In April 2017, a Macedonian investor leased the brewery for the annual price of €900,000. Svetozar Janevski, owner of the company M6 EDEN SRB which leased the factory, and who also owns the Tikveš vinery and the Skopsko beer brewery (both in North Macedonia), announced that the old brewery would be operational for the next two to three years until the new brewery is built in another location. He announced negotiations with the government to reach an agreement on the new location. The new investor claimed that he was not interested in just taking the highly valuable land on an excellent location, but that he wanted to revitalize the beer production. However, in early 2019 the city announced a new urban regulatory plan for the area where the brewery is, envisioning the conversion of the land from "economic" to "commercial". On 1 July 2019, Janevski broke the lease, claiming the "concept" of BIP has no future. In 2017, the brewery had a total loss of 51.5 million dinars (€435,000). The Ministry of Economy stated that the brewery would not be shut down; instead, the state made a public offer for a new lease. The process failed as no one made an offer by 15 July 2019, but production continued under the bankruptcy manager.

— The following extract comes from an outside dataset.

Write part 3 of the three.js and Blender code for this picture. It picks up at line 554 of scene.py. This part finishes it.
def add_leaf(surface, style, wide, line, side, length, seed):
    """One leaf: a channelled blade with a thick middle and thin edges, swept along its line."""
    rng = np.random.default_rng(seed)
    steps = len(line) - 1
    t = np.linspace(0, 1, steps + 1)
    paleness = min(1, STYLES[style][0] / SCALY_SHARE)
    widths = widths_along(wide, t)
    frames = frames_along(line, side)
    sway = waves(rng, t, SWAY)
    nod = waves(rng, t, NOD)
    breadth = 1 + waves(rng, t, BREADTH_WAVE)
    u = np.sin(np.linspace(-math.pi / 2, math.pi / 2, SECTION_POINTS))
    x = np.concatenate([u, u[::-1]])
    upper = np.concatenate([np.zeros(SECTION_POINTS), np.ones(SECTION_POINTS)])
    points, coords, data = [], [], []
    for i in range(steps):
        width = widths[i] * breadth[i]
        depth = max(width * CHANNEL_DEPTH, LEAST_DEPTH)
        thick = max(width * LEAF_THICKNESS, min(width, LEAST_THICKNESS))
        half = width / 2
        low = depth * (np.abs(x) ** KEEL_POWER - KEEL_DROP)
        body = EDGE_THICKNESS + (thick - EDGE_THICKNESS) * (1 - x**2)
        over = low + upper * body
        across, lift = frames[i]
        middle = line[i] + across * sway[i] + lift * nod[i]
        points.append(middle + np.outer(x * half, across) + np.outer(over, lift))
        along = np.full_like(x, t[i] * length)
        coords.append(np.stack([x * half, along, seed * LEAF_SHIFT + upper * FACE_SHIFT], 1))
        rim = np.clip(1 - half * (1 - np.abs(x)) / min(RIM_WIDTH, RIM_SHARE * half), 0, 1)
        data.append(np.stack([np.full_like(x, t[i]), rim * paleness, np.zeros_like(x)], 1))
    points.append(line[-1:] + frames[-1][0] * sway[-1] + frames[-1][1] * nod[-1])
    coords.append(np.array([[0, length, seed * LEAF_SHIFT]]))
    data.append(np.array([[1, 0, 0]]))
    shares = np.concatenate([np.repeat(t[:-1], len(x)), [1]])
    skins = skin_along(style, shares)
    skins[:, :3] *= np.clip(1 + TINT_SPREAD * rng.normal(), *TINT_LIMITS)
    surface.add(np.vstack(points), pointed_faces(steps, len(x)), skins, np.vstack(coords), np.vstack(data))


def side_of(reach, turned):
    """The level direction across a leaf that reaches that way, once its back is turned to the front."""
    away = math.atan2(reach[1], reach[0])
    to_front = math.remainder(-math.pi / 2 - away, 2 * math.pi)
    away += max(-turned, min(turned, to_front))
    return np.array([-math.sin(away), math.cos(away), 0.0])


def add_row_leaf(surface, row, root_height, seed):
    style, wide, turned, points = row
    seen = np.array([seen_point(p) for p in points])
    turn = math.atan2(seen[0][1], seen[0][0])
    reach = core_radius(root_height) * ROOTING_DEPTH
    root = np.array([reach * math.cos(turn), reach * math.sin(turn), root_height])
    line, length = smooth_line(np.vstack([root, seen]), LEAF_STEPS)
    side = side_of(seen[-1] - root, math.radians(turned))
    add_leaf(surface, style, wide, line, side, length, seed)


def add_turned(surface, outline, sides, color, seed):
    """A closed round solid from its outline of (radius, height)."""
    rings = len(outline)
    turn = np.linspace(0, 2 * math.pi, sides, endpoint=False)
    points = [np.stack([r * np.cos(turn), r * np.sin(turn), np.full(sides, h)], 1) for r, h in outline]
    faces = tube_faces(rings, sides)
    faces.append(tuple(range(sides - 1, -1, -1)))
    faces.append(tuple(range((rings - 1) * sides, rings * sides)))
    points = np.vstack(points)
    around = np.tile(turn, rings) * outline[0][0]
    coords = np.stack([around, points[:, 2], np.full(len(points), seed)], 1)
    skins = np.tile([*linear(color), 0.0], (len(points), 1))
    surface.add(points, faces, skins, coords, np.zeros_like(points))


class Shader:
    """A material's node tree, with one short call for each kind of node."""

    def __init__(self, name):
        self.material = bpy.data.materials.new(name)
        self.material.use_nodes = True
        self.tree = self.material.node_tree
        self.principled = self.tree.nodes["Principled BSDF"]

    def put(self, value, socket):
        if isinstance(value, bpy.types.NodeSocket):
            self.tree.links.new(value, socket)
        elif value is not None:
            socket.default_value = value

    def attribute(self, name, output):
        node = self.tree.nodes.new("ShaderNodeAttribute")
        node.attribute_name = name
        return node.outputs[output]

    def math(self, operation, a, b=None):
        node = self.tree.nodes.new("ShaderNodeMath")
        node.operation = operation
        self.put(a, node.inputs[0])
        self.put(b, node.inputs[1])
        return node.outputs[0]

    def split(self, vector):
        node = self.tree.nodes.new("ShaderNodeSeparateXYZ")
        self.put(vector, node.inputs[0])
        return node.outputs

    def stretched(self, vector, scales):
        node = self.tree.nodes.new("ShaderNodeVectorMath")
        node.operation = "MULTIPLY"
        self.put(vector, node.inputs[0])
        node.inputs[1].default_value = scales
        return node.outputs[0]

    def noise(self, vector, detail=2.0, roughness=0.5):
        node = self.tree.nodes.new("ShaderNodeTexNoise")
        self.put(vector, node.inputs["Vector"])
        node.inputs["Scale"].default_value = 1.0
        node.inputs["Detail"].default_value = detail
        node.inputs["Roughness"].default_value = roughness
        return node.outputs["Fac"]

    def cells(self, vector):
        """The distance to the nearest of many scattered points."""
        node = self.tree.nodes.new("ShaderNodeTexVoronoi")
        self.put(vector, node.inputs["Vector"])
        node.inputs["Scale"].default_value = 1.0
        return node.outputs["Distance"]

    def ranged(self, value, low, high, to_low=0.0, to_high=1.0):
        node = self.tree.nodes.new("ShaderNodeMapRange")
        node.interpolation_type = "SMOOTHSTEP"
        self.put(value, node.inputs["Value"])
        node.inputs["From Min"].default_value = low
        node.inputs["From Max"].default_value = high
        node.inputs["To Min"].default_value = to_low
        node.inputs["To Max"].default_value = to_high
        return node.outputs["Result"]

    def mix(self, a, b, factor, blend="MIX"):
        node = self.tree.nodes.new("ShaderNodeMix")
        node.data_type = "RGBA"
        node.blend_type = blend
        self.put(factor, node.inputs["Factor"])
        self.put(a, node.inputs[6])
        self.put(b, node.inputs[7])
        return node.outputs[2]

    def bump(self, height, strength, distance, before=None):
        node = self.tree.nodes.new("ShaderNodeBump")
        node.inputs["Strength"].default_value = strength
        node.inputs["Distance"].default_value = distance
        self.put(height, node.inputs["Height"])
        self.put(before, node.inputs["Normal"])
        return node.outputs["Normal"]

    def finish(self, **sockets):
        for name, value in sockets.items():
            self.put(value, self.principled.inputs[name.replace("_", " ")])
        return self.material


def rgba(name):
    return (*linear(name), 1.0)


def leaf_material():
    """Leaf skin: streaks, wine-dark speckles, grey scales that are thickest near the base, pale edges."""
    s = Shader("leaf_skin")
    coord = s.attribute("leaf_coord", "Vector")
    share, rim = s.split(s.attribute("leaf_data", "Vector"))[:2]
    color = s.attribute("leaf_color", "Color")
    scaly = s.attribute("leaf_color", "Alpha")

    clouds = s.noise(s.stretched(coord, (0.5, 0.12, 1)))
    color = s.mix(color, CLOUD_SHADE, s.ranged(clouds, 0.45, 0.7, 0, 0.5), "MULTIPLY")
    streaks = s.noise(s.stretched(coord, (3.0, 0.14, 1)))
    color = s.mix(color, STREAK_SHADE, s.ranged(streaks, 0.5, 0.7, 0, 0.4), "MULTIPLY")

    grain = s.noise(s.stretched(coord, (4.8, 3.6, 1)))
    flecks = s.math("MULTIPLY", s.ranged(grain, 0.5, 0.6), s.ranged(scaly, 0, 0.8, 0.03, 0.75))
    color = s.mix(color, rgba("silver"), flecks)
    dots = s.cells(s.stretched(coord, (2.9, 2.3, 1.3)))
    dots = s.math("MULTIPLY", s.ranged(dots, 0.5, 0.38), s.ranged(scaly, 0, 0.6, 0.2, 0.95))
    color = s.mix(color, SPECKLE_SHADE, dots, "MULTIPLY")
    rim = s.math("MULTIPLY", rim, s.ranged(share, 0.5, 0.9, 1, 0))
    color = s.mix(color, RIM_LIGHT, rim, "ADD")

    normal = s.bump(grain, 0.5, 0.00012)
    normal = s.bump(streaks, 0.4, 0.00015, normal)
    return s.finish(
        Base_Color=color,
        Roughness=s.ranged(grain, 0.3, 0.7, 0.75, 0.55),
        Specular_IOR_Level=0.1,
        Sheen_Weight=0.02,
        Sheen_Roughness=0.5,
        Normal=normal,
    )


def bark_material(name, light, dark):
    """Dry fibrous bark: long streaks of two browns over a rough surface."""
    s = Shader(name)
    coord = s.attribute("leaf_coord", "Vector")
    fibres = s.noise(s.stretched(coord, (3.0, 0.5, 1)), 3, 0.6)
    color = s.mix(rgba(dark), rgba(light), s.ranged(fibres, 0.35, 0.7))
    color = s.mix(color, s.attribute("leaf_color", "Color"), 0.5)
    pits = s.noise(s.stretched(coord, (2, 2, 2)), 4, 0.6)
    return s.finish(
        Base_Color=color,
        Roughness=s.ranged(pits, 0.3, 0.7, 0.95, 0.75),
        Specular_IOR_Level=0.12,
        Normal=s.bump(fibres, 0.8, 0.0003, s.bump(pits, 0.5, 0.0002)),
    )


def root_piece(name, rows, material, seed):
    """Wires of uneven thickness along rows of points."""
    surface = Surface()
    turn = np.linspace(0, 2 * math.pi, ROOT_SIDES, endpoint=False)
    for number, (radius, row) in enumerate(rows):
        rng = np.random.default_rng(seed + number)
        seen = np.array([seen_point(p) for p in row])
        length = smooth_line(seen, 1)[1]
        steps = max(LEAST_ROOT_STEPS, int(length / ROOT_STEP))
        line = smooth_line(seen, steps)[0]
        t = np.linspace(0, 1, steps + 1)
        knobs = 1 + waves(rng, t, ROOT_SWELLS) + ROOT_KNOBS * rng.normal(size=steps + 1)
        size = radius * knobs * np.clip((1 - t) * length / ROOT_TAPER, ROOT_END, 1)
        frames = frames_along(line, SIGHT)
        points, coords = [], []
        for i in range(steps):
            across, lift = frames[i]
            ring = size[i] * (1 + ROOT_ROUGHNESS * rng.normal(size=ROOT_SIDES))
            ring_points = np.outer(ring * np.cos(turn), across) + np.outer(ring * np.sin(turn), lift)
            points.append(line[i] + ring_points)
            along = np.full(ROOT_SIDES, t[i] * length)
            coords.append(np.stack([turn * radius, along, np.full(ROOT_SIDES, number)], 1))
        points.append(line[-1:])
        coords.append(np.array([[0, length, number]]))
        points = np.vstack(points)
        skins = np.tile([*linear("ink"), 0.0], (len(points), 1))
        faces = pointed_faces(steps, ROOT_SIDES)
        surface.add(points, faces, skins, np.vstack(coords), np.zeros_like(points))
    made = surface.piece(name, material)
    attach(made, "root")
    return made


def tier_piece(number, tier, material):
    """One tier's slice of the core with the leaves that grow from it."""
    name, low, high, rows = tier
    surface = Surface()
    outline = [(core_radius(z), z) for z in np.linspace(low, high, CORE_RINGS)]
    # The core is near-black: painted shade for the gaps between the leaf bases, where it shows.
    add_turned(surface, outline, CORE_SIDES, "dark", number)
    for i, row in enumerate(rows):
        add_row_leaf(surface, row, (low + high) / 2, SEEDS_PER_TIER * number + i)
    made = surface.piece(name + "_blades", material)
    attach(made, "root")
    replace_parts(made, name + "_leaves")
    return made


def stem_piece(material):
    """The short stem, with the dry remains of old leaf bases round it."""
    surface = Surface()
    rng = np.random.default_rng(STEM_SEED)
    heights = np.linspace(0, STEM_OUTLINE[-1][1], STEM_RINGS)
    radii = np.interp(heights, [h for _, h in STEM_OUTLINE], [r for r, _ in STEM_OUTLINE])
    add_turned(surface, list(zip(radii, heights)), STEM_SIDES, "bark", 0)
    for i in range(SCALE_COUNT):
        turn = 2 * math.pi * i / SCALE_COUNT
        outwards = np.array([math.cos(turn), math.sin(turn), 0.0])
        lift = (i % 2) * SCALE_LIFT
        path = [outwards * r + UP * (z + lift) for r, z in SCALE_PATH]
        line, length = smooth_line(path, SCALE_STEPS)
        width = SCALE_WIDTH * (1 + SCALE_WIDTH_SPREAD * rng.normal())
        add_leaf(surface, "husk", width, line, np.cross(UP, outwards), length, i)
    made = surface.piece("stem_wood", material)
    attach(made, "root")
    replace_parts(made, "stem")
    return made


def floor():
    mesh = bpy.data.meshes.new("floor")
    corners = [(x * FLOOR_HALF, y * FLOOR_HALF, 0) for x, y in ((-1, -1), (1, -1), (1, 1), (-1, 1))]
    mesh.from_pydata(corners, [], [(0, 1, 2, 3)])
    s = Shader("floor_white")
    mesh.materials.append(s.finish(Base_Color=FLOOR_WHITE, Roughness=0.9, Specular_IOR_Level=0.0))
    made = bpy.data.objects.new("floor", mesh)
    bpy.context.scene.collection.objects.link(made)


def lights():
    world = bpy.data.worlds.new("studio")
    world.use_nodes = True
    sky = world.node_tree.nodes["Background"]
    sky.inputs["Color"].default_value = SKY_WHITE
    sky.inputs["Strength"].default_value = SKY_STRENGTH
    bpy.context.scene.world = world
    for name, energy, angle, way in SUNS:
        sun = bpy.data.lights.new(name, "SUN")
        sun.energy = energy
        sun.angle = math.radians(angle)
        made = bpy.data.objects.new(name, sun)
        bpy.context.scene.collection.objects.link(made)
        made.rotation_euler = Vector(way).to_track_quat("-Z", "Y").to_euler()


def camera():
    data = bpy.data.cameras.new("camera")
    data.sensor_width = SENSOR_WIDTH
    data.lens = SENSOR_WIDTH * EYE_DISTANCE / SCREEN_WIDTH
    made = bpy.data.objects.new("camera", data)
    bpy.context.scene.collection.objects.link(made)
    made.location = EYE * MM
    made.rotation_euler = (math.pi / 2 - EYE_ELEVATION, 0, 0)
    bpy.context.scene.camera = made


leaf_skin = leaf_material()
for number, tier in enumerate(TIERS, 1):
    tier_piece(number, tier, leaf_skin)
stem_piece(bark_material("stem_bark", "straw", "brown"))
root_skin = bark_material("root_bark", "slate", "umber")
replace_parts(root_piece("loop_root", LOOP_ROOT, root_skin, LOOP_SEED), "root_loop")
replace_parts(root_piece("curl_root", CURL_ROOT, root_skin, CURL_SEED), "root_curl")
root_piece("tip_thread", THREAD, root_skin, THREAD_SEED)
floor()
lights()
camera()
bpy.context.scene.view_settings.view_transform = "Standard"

By this time part of the complex became dilapidated and was taken out of use, reducing the factory's capacity. The lagums had not been inspected in a long time while the terrain of the complex is prone to mass wasting. In 2009, a partial supporting wall was built to prevent the soil from moving while the unbuilt part of the complex became covered in overgrowth. In November 2019 the city published the detailed regulatory plan for the area, the work of urbanists Radmila Grubišić and Milica Andrejić. It anticipates the complete demolition of the entire complex and construction of the commercial neighborhood with hotels, business offices and malls. The only surviving part of the former complex will again be Vajfert's Villa, which was placed under preliminary protection. Minimal beer production in some of the new areas may be preserved for tourism purposes.

One of the pre-war inheritors, the Veljković family, threatened to sue the state because the factory was not returned to them in the process of restitution. In February 2020, director of the Restitution Agency, Strahinja Sekulić, said that they decided not to return the factory as natural restitution, but instead to financially compensate the shareholders (including the Veljkovićs), as the brewery was a joint-stock company when nationalized.

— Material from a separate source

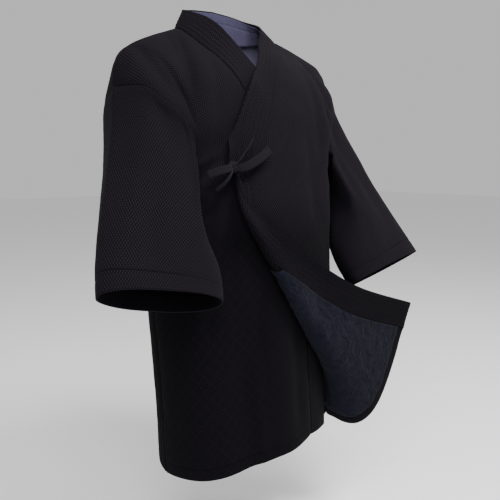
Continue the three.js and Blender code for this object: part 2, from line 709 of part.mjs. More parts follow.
// Bow at the chest, tied on the edge of the band: each tape's path is counted from the knot.
const BOW = {
  loop: {
    width: 12,
    across: vec(0.55, 0.75, 0.1),
    path: [
      { x: 0, y: -3, z: 0 },
      { x: 12, y: -9, z: 14 },
      { x: 26, y: -10, z: 30 },
      { x: 38, y: -8, z: 40 },
    ],
  },
  longEnd: {
    width: 14,
    across: vec(-0.2, 0.1, 1),
    path: [
      { x: 0, y: -4, z: 0 },
      { x: 18, y: -12, z: 2 },
      { x: 42, y: -15, z: 12 },
      { x: 68, y: -14, z: 22 },
    ],
  },
  leftEnd: {
    width: 12,
    across: vec(0.1, 0.2, 1),
    path: [
      { x: 0, y: -2, z: 0 },
      { x: -14, y: -7, z: -2 },
      { x: -32, y: -5, z: -6 },
      { x: -47, y: 2, z: -12 },
    ],
  },
  lowerEnd: {
    width: 11,
    across: vec(0.8, 0, -0.6),
    path: [
      { x: -2, y: -3, z: -3 },
      { x: -10, y: -8, z: -12 },
      { x: -22, y: -9, z: -24 },
      { x: -36, y: -4, z: -36 },
    ],
  },
};

const { Manifold, Mesh } = await (async () => {
  const made = await Module();
  made.setup();
  return made;
})();

function solidOf(geometry) {
  const vertProperties = new Float32Array(geometry.getAttribute("position").array);
  const triVerts = new Uint32Array(geometry.getIndex().array);
  return new Manifold(new Mesh({ numProp: 3, vertProperties, triVerts }));
}

function geometryOf(solid) {
  const mesh = solid.getMesh();
  const positions = [];
  for (let i = 0; i < mesh.numVert; i += 1) {
    positions.push(...mesh.vertProperties.subarray(i * mesh.numProp, i * mesh.numProp + 3));
  }
  const geometry = new THREE.BufferGeometry();
  geometry.setAttribute("position", new THREE.Float32BufferAttribute(positions, 3));
  geometry.setIndex(Array.from(mesh.triVerts));
  geometry.computeVertexNormals();
  return geometry;
}

function bow() {
  const knot = Manifold.sphere(1, 20).scale([TIE.knot.x, TIE.knot.y, TIE.knot.z]).rotate([0, 20, -25]);
  const parts = Object.values(BOW).map((part) => solidOf(tape(part.path, part.width, part.across)));
  const joined = parts.reduce((sum, part) => sum.add(part), knot);
  return geometryOf(joined.translate([TIE.place.x, TIE.place.y, TIE.place.z]));
}

const colours = {
  cloth: { color: 0x1b1a1e, roughness: 0.9, metalness: 0 },
  liner: { color: 0x23263a, roughness: 0.95, metalness: 0 },
  yoke: { color: 0x6f6c86, roughness: 0.95, metalness: 0 },
};

const jacket = new THREE.Group();
function add(name, geometry, finish) {
  const mesh = new THREE.Mesh(geometry, new THREE.MeshStandardMaterial(colours[finish]));
  mesh.name = name;
  jacket.add(mesh);
}

const halves = { right: bodyGrid(-1), left: bodyGrid(1) };
const sleeves = { right: sleeveGrid(-1), left: sleeveGrid(1) };
const band = bandGrid();
const ring = CELLS.armhole * 2;
const lastBand = band.length - 1;
const bandRowOf = { right: (i) => i, left: (i) => lastBand - i };
const bandOut = normalsOf(band);

for (const [side, other, flip] of [["right", "left", false], ["left", "right", true]]) {
  const own = halves[side];
  const sleeve = sleeves[side];
  const rim = (i) => (ring - (i - ROWS)) % ring;
  const atArmhole = (i) => Math.abs(i - ROWS) <= CELLS.armhole;
  const after = own.map((_, i) =>
    i <= ROWS + NECK_ROWS ? band[bandRowOf[side](i)][1] : halves[other][i][halves[other][i].length - 2]);
  const out = normalsOf(own, { flip, after });
  const sleeveOut = normalsOf(sleeve, { wrap: true, flip });
  // Both sides of a seam end on the same slanted face.
  const shared = sleeveOut[0].map((normal, k) => {
    const rows = own.map((_, i) => i).filter((i) => atArmhole(i) && rim(i) === k);
    const mean = normal.clone();
    rows.forEach((i) => mean.addScaledVector(out[i][0], -1 / rows.length));
    return mean.normalize();
  });
  own.forEach((_, i) => {
    if (atArmhole(i)) out[i][0] = shared[rim(i)].clone().negate();
    if (i <= ROWS + NECK_ROWS) bandOut[bandRowOf[side](i)][0] = out[i][out[i].length - 1];
  });
  sleeveOut[0] = shared;
  add(`body_${side}`, wall(own, out, CLOTH, { flip }), "cloth");
  add(`sleeve_${side}`, wall(sleeve, sleeveOut, CLOTH, { wrap: true, flip }), "cloth");
  const inside = (CLOTH + LINER) / 2 + SEAM;
  const yoke = own.slice(ROWS, ROWS + YOKE.rows + 1).map((line, i) => {
    const piece = line.slice(YOKE.from).map((p) => p.clone());
    return trim(piece, 0, i <= NECK_ROWS ? YOKE.clear : 0);
  });
  const yokeOut = out.slice(ROWS, ROWS + YOKE.rows + 1).map((line) => line.slice(YOKE.from));
  add(`yoke_lining_${side}`, wall(yoke, yokeOut, LINER, { flip, bias: inside }), "yoke");
  if (side === "left") {
    const lined = (grid) => grid.slice(1, CELLS.skirt - CELLS.band).map((line) => line.slice(1));
    const lining = lined(own).map((line) => trim(line.map((p) => p.clone()), 0, LINING_CLEAR));
    add("front_lining", wall(lining, lined(out), LINER, { flip, bias: inside }), "liner");
  }
}

// The band is joined at the centre back, where each half ends half a seam from the middle.
const centreBack = lastBand / 2;
function bandHalf(from, hand) {
  const grid = band.slice(from, from + centreBack + 1).map((line) => line.map((p) => p.clone()));
  grid[centreBack - from].forEach((p) => p.setX((hand * SEAM) / 2));
  return grid;
}
const onCorner = (i) => i > centreBack - CELLS.skirt - 1;
const bandLeft = wall(bandHalf(centreBack, 1), bandOut.slice(centreBack), BAND, {
  crossed: onCorner,
  crossedSeam: () => true,
});
add("collar_band_right", wall(bandHalf(0, -1), bandOut.slice(0, centreBack + 1), BAND, {}), "cloth");
add("collar_band_left", bandLeft, "cloth");
add("chest_tie", bow(), "cloth");

// The inside of the band is lined behind the neck.
const neckFrom = ROWS - NECK_LINING.frontRows;
const neckTo = lastBand - neckFrom + 1;
const neck = band.slice(neckFrom, neckTo).map((line) => {
  const piece = line.map((p) => p.clone());
  return trim(piece, NECK_LINING.seam, NECK_LINING.edge);
});
const neckInside = (BAND + LINER) / 2 + NECK_LINING.stand;
add("neck_lining", wall(neck, bandOut.slice(neckFrom, neckTo), LINER, { bias: neckInside }), "yoke");

export default jacket;
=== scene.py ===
import functools
import math

import bmesh
import bpy
from mathutils import Matrix, Vector, noise


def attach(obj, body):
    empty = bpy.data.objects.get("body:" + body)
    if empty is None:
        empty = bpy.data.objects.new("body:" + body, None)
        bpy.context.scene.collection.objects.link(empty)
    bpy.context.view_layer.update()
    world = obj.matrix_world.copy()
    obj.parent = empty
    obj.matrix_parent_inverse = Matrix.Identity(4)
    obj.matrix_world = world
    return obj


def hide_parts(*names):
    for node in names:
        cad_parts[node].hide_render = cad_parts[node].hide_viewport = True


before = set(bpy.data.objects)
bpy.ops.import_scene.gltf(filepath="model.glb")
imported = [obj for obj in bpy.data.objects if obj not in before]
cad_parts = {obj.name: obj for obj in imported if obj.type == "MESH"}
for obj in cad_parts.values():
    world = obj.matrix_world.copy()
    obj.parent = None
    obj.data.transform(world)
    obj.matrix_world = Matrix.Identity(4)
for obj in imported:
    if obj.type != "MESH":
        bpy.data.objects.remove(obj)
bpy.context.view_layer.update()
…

On 14 March 2020, an ammonia leakage was reported from the brewery. White ammonia smoke covered the area, and 18 people were hospitalized.

=== Selling and future ===

In July 2021, the brewery was offered for sale once more, for an estimated worth of 4.17 billion dinars, or €35.5 million. Offered assets include the factory complex at Mostar (26,700 m2), a juice factory, the brewery in Čačak, commercial offices in Obrenovac, Kosovska Mitrovica and Alibunar, a retail store in Kragujevac, and an apartment in Budva, Montenegro. In August 2021 the company was sold to the only bidder, a consortium consisting of DL Holding from Hamburg, Germany, and the Serbian company Auto Čačak, for half of the originally offered price (2.09 billion dinars or €17.8 million). The new owners announced that the brewery complex at Mostar will be turned into the "most modern business park in Europe", while the rest of the company "will be further developed".

The sale sparked further controversies. Members of the Veljković family continued to claim that the restitution process was not finished and that company was sold illegally. Bogdan Veljković described the entire sale process as "criminal, lawless, corruption", claiming the entire worth of BIP was €300 million. Small shareholders were also dissatisfied, especially with the low price, claiming the company's bankruptcy was forced. Investment expert Mahmut Bušatlija said that the sale was probably done for the sake of building the shopping mall on the brewery location. The company Auto Čačak also participated in many other deals with the state, selling or leasing thousands of passenger vehicles to state organs and companies, including the police (over 700 cars) and the city of Belgrade.